1:24Now unto him that is able to guard you from stumbling, and to set you before the presence of his glory without blemish in exceeding joy, 1:25to the only God our Saviour, through Jesus Christ our Lord, be glory, majesty, dominion and power, before all time, and now, and for evermore. Amen.
November 16, 1947: Jude 1:17-21,24-25

Can we also keep ourselves loving toward God? Yes, by loving godliness in others as well as expressing it ourselves habitually. To love “the things of God” is to love God.

On what foundation do we thus build ourselves up? On the faith that God is all good and that we as sons of God are fundamentally good and upright.

What is brought us by such a faith? An awareness of the “glory, majesty, dominion, and power” of the Christ life in us.

October 10, 1937: Jude 1:17-25

Interpret the various degrees of mercy that the believer is admonished to have toward others. To have mercy toward those who are in doubt means to refrain from judgment until the inquirer has his doubt solved. Those who are in danger of losing their faith are kept from doing so by the mercy that is manifest in instant action. Another form of mercy is founded in understanding of another's need of deliverance from sense consciousness.

What is “the mercy of our Lord Jesus Christ”? This is the loving-kindness and charity that we extend to others, when we are consciously one with the Christ.

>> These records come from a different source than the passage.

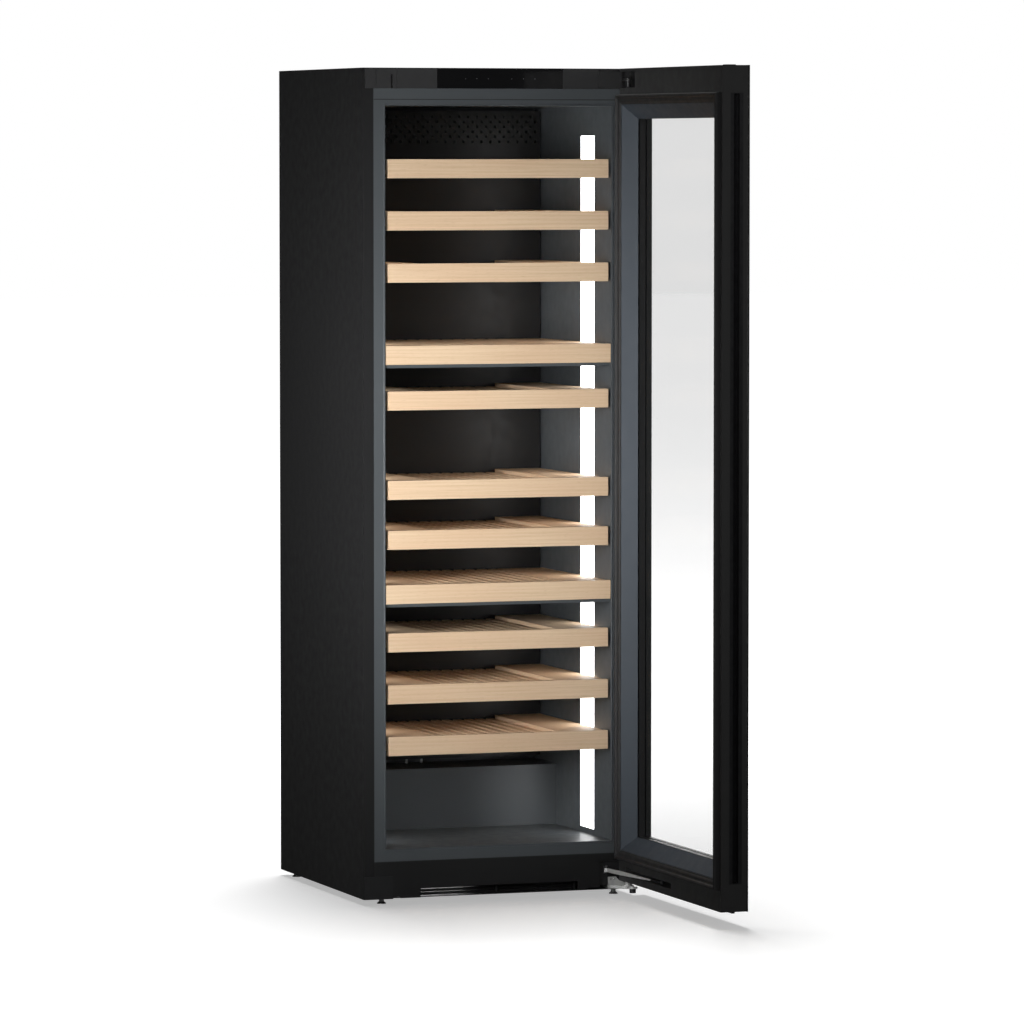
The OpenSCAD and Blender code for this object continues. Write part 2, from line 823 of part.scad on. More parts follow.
module door_end_caps() {
  x0 = -half_w + 4;
  x1 = -half_w + 50;
  color("#161616")
    door_at_rest() {
      block([x0, door_out + 11, door_z0], [x1, door_in - 5, door_z0 + 4]);
      block([x0, door_in - 37, door_z0 - 4], [x0 + 26, door_in - 29, door_z0]);
      block([x0, door_out + 11, cab_h - 4], [x1, door_in - 5, cab_h]);
      block([x0, door_in - 35, cab_h], [x0 + 26, door_in - 13, cab_h + 1.5]);
    }
}

module bush(z0, h, pin_r) {
  translate([hinge_x, hinge_y, z0])
    difference() {
      cylinder(r = pin_r + bush_wall, h = h);
      translate([0, 0, -1]) cylinder(r = pin_r + pin_play, h = h + 2);
    }
}

module hinge_bushes() {
  color("#8f8f8f") door_at_rest() {
    bush(recess_z0 - 20, 20, upper_pin_r);
    bush(door_z0, 24, lower_pin_r);
  }
}

module closer_arm() {
  color("#cfcfcf")
    translate([arm_x, arm_y, arm_z])
      rotate([0, 0, arm_angle + door_rest])
        difference() {
          union() {
            cylinder(r = arm_eye_r, h = arm_h);
            translate([0, -arm_t / 2, 0]) cube([arm_l, arm_t, arm_h]);
            translate([arm_l, 0, 0]) cylinder(r = 4, h = arm_h);
          }
          translate([0, 0, -1]) cylinder(r = arm_pin_r + pin_play, h = arm_h + 2);
        }
}

left_side_panel();
right_side_panel();
top_panel();
back_panel();
base_tray();
foam_insulation();
inner_liner();
front_crossbar();
control_fascia();
control_display();
control_board();
hinge_cover();
light_columns();
air_duct_cover();
evaporator();
evaporator_fan();
plinth_panel();
plinth_corner();
vent_grille();
closer_housing();
levelling_feet();
upper_hinge_bracket();
lower_hinge_bracket();
hinge_stop_bolt();
fixed_shelves();
zone_dividers();
shelf_channels();
compressor();
condenser();
condenser_fan();
evaporation_tray();
power_inlet();
door_frame();
door_slope_frame();
door_gasket();
door_front_glass();
door_inner_panes();
glazing_spacers();
door_grip_profile();
door_end_caps();
hinge_bushes();
closer_arm();
for (k = [1 : len(SLIDING)]) {
  sliding_shelf(SLIDING[k - 1]);
  shelf_runners(SLIDING[k - 1]);
}
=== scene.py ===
"""Free-standing wine cooler with its glass door open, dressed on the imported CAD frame."""

import json
import math

import bmesh
import bpy
from mathutils import Matrix, Vector


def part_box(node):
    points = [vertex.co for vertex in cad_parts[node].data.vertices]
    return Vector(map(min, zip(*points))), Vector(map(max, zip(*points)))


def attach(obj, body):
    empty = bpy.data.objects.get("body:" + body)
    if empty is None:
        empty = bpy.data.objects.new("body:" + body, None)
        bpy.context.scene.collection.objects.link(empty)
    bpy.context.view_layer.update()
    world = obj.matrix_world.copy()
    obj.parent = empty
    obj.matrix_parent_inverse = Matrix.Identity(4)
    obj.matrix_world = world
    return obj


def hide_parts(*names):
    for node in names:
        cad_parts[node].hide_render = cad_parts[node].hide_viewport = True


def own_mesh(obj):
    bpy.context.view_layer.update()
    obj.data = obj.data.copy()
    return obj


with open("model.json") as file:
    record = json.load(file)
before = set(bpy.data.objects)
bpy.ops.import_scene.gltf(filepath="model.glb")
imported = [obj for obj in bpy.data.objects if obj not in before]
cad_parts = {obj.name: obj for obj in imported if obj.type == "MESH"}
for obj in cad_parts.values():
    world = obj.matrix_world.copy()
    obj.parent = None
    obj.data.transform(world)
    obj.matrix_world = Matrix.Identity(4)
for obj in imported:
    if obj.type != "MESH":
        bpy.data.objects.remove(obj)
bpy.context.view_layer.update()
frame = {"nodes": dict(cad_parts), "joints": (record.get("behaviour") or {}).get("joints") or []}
NODES = frame["nodes"]
MM = 0.001
LIGHT_STRENGTH = 4.0
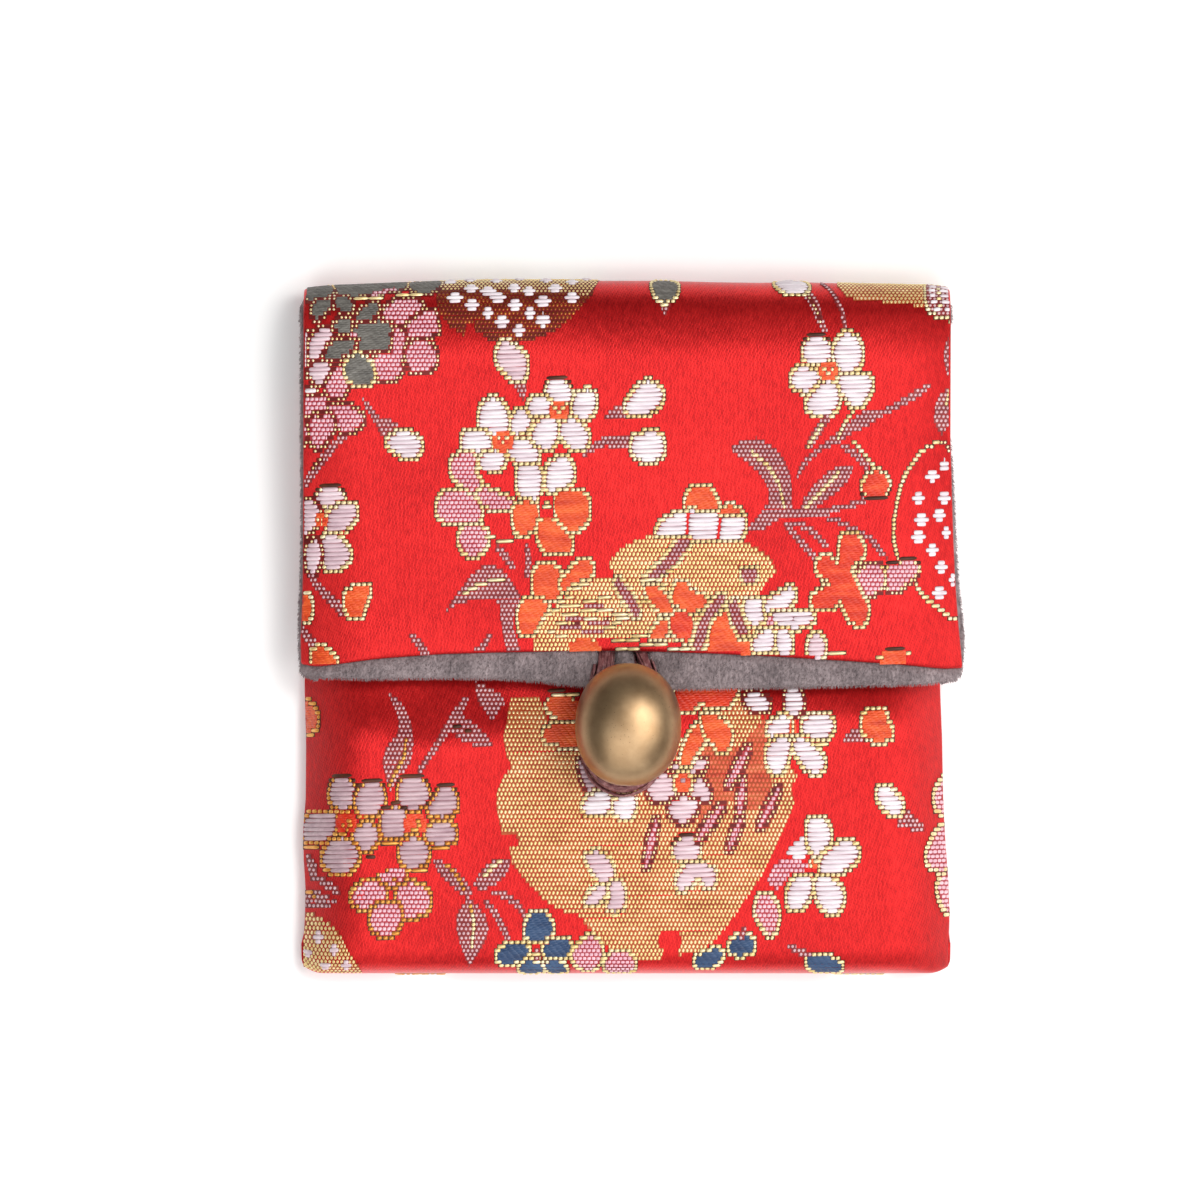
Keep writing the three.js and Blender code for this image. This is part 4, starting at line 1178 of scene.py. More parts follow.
# -- orange leaves on the mound
W.blob([(646, 585), (656, 588), (664, 594), (669, 603), (673, 612), (664, 614), (656, 606), (648, 597)], ORANGE)
W.blob([(674, 591), (677, 583), (684, 581), (690, 590), (700, 596), (709, 600), (700, 608), (690, 611), (680, 606), (673, 600)], ORANGE)
W.blob([(650, 637), (656, 627), (665, 620), (669, 628), (664, 636), (657, 640)], ORANGE)
W.blob([(671, 617), (680, 613), (690, 616), (692, 628), (688, 640), (678, 637), (671, 629)], ORED, "gold", "none")
W.stroke([(721, 598), (711, 612), (703, 628), (698, 645)], [3.6, 5.0, 5.4, 4.6], MAUVE, "gold")
W.blob([(709, 646), (711, 629), (718, 617), (728, 614), (736, 624), (738, 640), (752, 643), (758, 652), (730, 656), (706, 656)], ORANGE)
# -- maple-like white flower
W.poly([(736, 600), (742, 618), (748, 634), (740, 636), (732, 622), (728, 606)], MAUVE, "gold")
W.blob([(746, 601), (756, 598), (764, 606), (764, 618), (754, 624), (746, 616)], WHITE)
W.blob([(768, 600), (780, 593), (790, 588), (795, 595), (790, 604), (783, 610), (770, 612), (764, 608)], WHITE)
W.blob([(772, 615), (790, 612), (806, 612), (814, 618), (808, 624), (794, 628), (780, 625)], WHITE)
W.blob([(756, 637), (768, 630), (776, 638), (771, 649), (760, 652), (752, 647)], WHITE)
W.blob([(777, 632), (786, 630), (791, 640), (790, 652), (782, 657), (777, 646)], WHITE)
W.ell(770, 622, 4.0, 4.0, PINK)
W.blob([(809, 642), (814, 634), (820, 636), (825, 646), (822, 656), (812, 660), (808, 653)], PALE)
W.dash(828, 846, 655)
W.poly([(882, 652), (906, 652), (906, 664), (878, 664)], ORANGE, None)
W.dash(885, 905, 650, SHADE_BAR)
W.dash(906, 911, 654, OUTL)
W.dash(876, 884, 656, OUTL)
# -- over the fold and down the back the trees carry on
W.poly([(640, 150), (650, 190), (690, 214), (740, 206), (770, 180), (780, 150)], GOLDG)
for cx, cy, lb in [(548, 206, WHITE), (880, 190, PINK), (372, 196, ORANGE), (470, 176, WHITE)]:
    for k in range(5):
        a = 2 * math.pi * k / 5 + 0.3 * lb
        W.ell(cx + 19 * math.cos(a), cy + 18 * math.sin(a), 14, 11.5, lb, "gold", a)
    W.heart(cx, cy, 8)
W.poly([(590, 250), (600, 226), (614, 206), (618, 218), (608, 240)], MAUVE)

# ---------------------------------------------------------------- the body's figures
B = Weave(P_body, 560.0, 1052.0, body_valid, PITCH_B)
B.poly([(512, 640), (510, 700), (506, 725), (503, 738), (506, 752), (512, 765), (504, 776), (498, 788), (496, 800), (498, 815), (502, 832), (510, 848), (512, 862),
        (518, 870), (526, 880), (536, 890), (544, 900), (560, 910), (580, 916), (592, 930), (604, 944), (620, 954), (640, 961), (664, 961), (682, 956), (700, 954),
        (716, 940), (730, 924), (742, 906), (752, 890), (762, 876), (772, 856), (780, 838), (788, 820), (795, 802), (791, 788), (798, 776), (788, 764), (776, 752),
        (770, 730), (760, 716), (744, 708), (738, 690), (735, 640)], GOLDG)
B.poly([(484, 640), (484, 700), (544, 698), (560, 692), (560, 640)], NONE)
B.ell(507, 840, 12, 8, NONE)
B.ell(670, 941, 12, 11, NONE)
B.poly([(664, 948), (678, 948), (680, 966), (660, 966)], NONE)
B.poly([(690, 740), (740, 748), (766, 716), (774, 740), (770, 800), (752, 812), (728, 800), (720, 822), (704, 830), (690, 800)], BRICK)
B.poly([(540, 640), (540, 700), (548, 722), (548, 742), (578, 752), (700, 735), (740, 690), (738, 640)], NONE)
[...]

What have we within us that guards us from stumbling? The clear vision and good judgment given us by the Christ Spirit of love and wisdom keep us from stumbling. To walk surely and easily we need to keep our thoughts stayed on both love and wisdom.

What thought is summed up in the closing verse of this lesson? The thought of complete absorption in spiritual life and power is uppermost in this verse, as in the first commandment “Glory, majesty, dominion and power” are terms of acknowledgement of absolute spiritual supremacy.